|
А он, сидящий за уроками, рад их появлению. То и дело отвлекаясь от книг, от хрустальной чернильницы, от зеленого, уляпанного кляксами сукна на старинном столе, вертится, прислушивается к их рокотам, несогласиям, спорам, и бабушка, сердясь не на шутку восклицает: «Вот уж вы, умачи!» Через много лет бабушка, неживая, лежала все на том же столе, на пятнистом зеленом сукне, и в окошке стоял все тот же разросшийся ясень с метелками легких семян, и на голые ветки уселись два снегиря, скакали, осыпали снег. И он подумал: два ее брата, умершие за год до нее, прилетели к ней на поминки.
И бесшумный, вслед за светлым, туманный удар не боли, а непонимания себя, непостижимости ведь и тогда был он, окунавший перо в хрустальные кубы чернильниц, готовый сорваться в легком беге счастливого тела навстречу любимым и близким. И теперь это тоже он, постаревший, изнуренный, с горчайшим опытом, среди тайных, отгоняемых постоянно тревог. Он пережил абсурд раздвоения и одновременного тождества и мгновенное в этом раздвоении и тождестве испепеление времени Совпадение себя с собой и стремительное от себя удаление, в котором, оставив легчайший дым, сгорели милые лица и его молодое лицо. Все это длилось мгновение, обожгло глаза и пропало, не оставив по себе даже слез.
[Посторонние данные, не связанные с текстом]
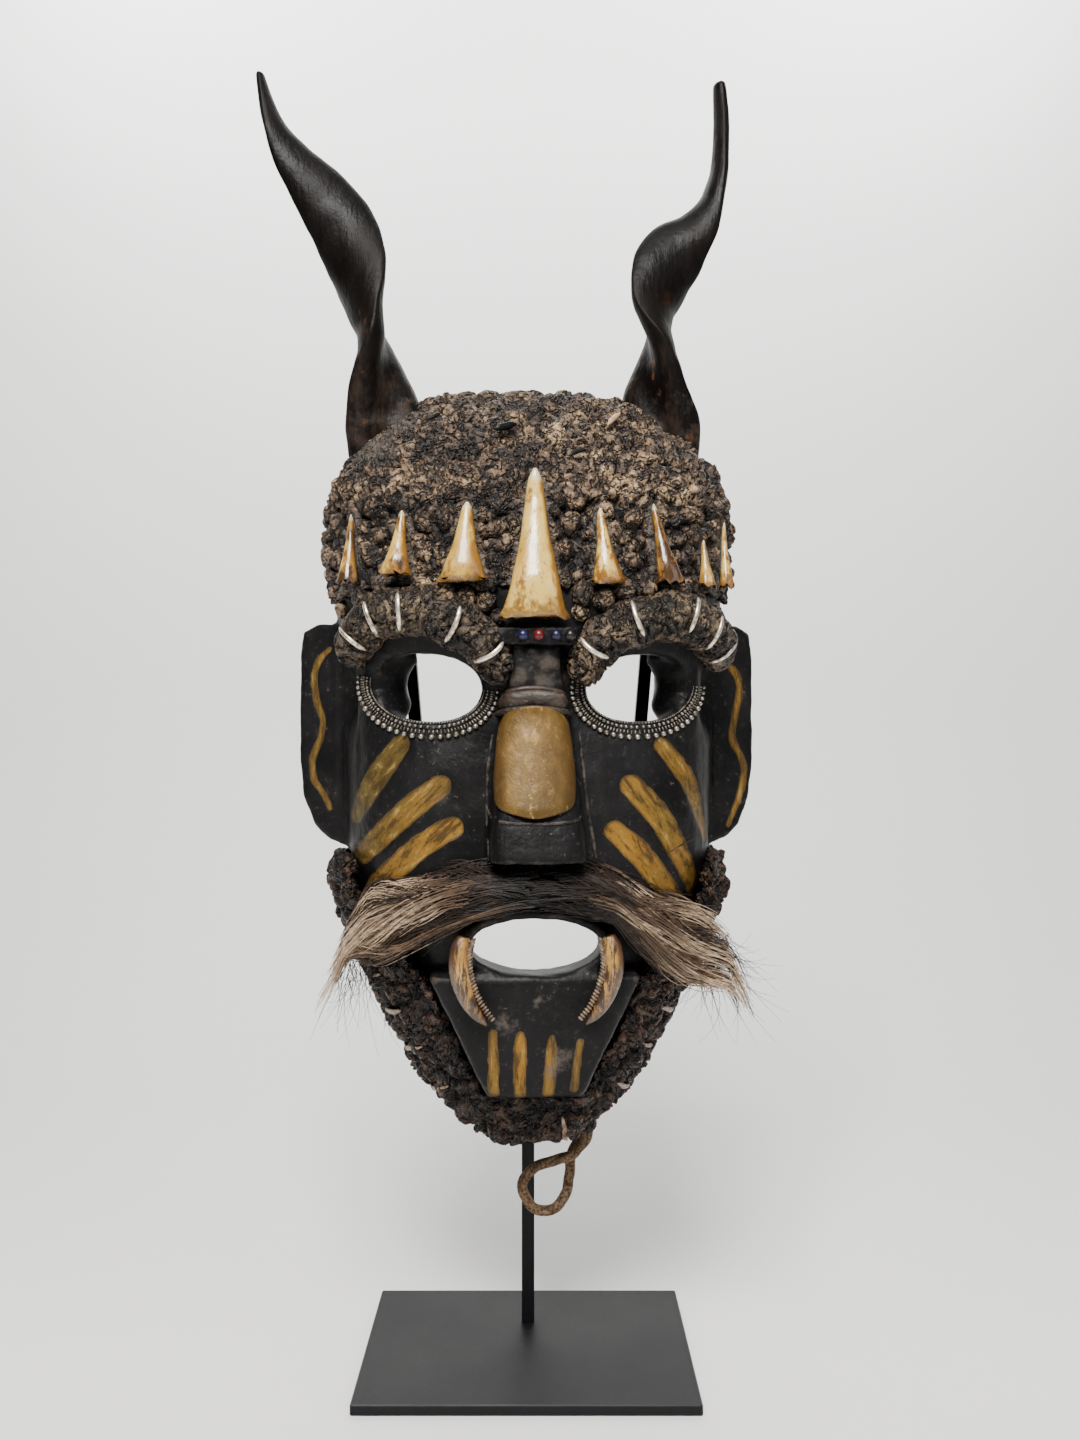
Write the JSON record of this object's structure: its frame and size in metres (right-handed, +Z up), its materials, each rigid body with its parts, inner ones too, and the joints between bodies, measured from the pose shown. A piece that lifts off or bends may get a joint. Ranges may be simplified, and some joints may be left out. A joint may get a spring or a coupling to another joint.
{
  "type": "dance mask",
  "caption": "Horned wooden dance mask, hollow behind, with a row of teeth, hair crusts, a moustache and a hanging cord, held up on a forked rod over a flat steel plate.",
  "frame": {"origin": "centre of the stand plate's underside, on the surface that it stands on", "axes": "+Z up, along the rod; -Y the way the face looks; +X to the right as the face is seen from the front"},
  "size_m": [0.235, 0.1442, 0.602],
  "materials": {
    "black_steel": "satin black",
    "dark_wood": "blackened wood, soft sheen, worn edges",
    "horn": "black brown, half gloss",
    "hair_crust": "rough lumps of hair and resin",
    "ivory": "polished, stained golden brown",
    "silver_wire": "tarnished silver colour",
    "gold_plate": "aged and mottled",
    "goat_hair": "coarse tan, brown and black hair",
    "plant_cord": "twisted brown fibre",
    "blue_bead": "opaque, glossy",
    "red_bead": "opaque, glossy",
    "dark_bead": "opaque, glossy"
  },
  "bodies": {
    "root": {"base_plate": "black_steel", "stand_post": "black_steel", "mask_body": "dark_wood", "left_horn": "horn", "right_horn": "horn", "crown_crust": "hair_crust", "beard_crust": "hair_crust", "left_brow": "hair_crust", "right_brow": "hair_crust", "centre_tooth": "ivory", "left_tooth_1": "ivory", "left_tooth_2": "ivory", "left_tooth_3": "ivory", "right_tooth_1": "ivory", "right_tooth_2": "ivory", "right_tooth_3": "ivory", "right_tooth_4": "ivory", "left_tusk": "ivory", "right_tusk": "ivory", "left_eye_beads_inner": "silver_wire", "left_eye_beads_outer": "silver_wire", "right_eye_beads_inner": "silver_wire", "right_eye_beads_outer": "silver_wire", "nose_bead_strip": "dark_wood", "nose_bead_1": "blue_bead", "nose_bead_2": "red_bead", "nose_bead_3": "blue_bead", "nose_bead_4": "dark_bead", "nose_plate": "gold_plate", "moustache": "goat_hair", "cord_loop": "plant_cord", "left_brow_band_1": "silver_wire", "left_brow_band_2": "silver_wire", "left_brow_band_3": "silver_wire", "left_brow_band_4": "silver_wire", "left_brow_band_5": "silver_wire", "right_brow_band_1": "silver_wire", "right_brow_band_2": "silver_wire", "right_brow_band_3": "silver_wire", "right_brow_band_4": "silver_wire", "right_brow_band_5": "silver_wire"}
  },
  "joints": []
}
И вдруг — горячее немое влечение к ней, ушедшей от него по красной дорожке, готовность вскочить, идти к ней, говорить про ясень, про снегирей, про хрустальные кубы чернильниц, и в ответ будто тонкий, из неба упавший луч прочертил темный номер, скользнул по приколотой карте, разбросанным листкам репортажа. Это было сильно и ярко и связано почему*то со снегами, по которым они пробегут на красных лыжах, ломая хрупкие сухие соцветия, и с блестящими тихими травами в пыльце и в метелках, и всю ночь где*то рядом будут звенеть бубенцы и вздыхать лежащее стадо, и короткий горячий ливень ошпарит лес, повалит пшеничное поле, и вдруг через поле, давя и ломая колосья, в дыме, блеске пробежит сиреневый лось.
Он лежал, улыбался, все старался припомнить, какой был лось, сиреневый с красным отливом или красный с серым подбрюшьем?
ГЛАВА ПЯТАЯ
Он летел в Джелалабад на пятнистом транспорте, временами почти касаясь снегов, глазированных блестящих вершин. Погружался в прозрачные голубые долины, где туманно вились дороги, мерцали реки, пестрели поля и селения — хрупкий, перышком нанесенный чертеж. И все искал с высоты трактора — синеватый пунктир колонны.
Машина коснулась бетона, промчалась, ревя, мимо радаров, вертолетов, другого пятнистого транспорта, стоящего под заправкой. Развернулась и, жужжа, подкатила к зданию порта с диспетчерской будкой. Волков вышел, оглядывая группу афганских военных, женщин в парандже, старика с шоколадным лицом, с белой бородой и чалмой. Искал глазами Хасана, начальника ХАДа, обещавшего встретить. Не нашел, направился к зданию аэропорта.
Бетонное строение выглядело пустым и беззвучным, но, подходя, он вдруг почувствовал, что оно переполнено. Вошел. Светили тусклые лампочки. Пол был обшарпан. Вдоль стен стояли длинные деревянные лавки, и на них тесно, плечом к плечу, и помимо лавок на корточках у стены сидели солдаты. «Советские», — он увидел скатки шинелей, каски, прислоненные к мешкам автоматы. «Свои», — отозвалось в нем приливом тепла и тревоги.
Они сидели утомленно и тихо, лица под тусклыми лампочками были худы и бледны, руки висели изнуренно и вяло. Поодаль стояли офицеры, молча курили. Волков подошел. Увидел серое, с обвислыми усами лицо, майорские звезды на мятых погонах, уголь папиросы. Представился, предъявив журналистскую карту.
— Мартынов, — устало козырнул майор. — Чем могу быть полезен?
— Я вижу, вы из похода. Откуда? Усталый вид у людей.